# STICKY!



## kc5tpy (Aug 1, 2015)

Hi Folks.  OK.  If you look above the latest post you will see something new.  This is our sticky.  It will always appear at the top of our the latest post page.  We have limited space on the sticky.  I started a "recipe" thread which I hope folks will contribute to.  Please follow the guidelines.  This space is VERY LIMITED ( as to how many links we can have ).  This is for quick reference to what we feel are important threads.  We start our "next year meeting" thread almost a year in advance.  It gets lost.  This way we can keep it in front of all new members who are joining.  

Because the space is very limited; If you think there is something that needs to be added, PM one of the Leads and we will talk it over.  We will try to keep the most important threads on the sticky so that you can access it easily.

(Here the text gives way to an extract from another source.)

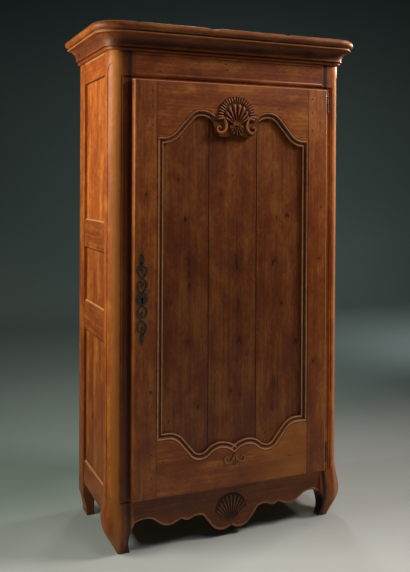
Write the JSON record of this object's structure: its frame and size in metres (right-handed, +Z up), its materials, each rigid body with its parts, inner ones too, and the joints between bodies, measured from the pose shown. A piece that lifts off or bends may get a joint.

Get to posting recipes folks.  Any and all are welcome.  Keep Smokin!

Danny


----------



## smokin monkey (Aug 7, 2015)

KC5TPY said:


> Hi Folks.  OK.  If you look above the latest post you will see something new.  This is our sticky.  It will always appear at the top of our the latest post page.  We have limited space on the sticky.  I started a "recipe" thread which I hope folks will contribute to.  Please follow the guidelines.  This space is VERY LIMITED ( as to how many links we can have ).  This is for quick reference to what we feel are important threads.  We start our "next year meeting" thread almost a year in advance.  It gets lost.  This way we can keep it in front of all new members who are joining.
> 
> Because the space is very limited; If you think there is something that needs to be added, PM one of the Leads and we will talk it over.  We will try to keep the most important threads on the sticky so that you can access it easily.
> 
> ...



Hi Danny hope all is good.

This "Sticky" you have been going on about, I can not find it! only when I switched from Mobile to Desktop version then it appears? is this correct? as a lot of people use the mobile version. May need looking into.


----------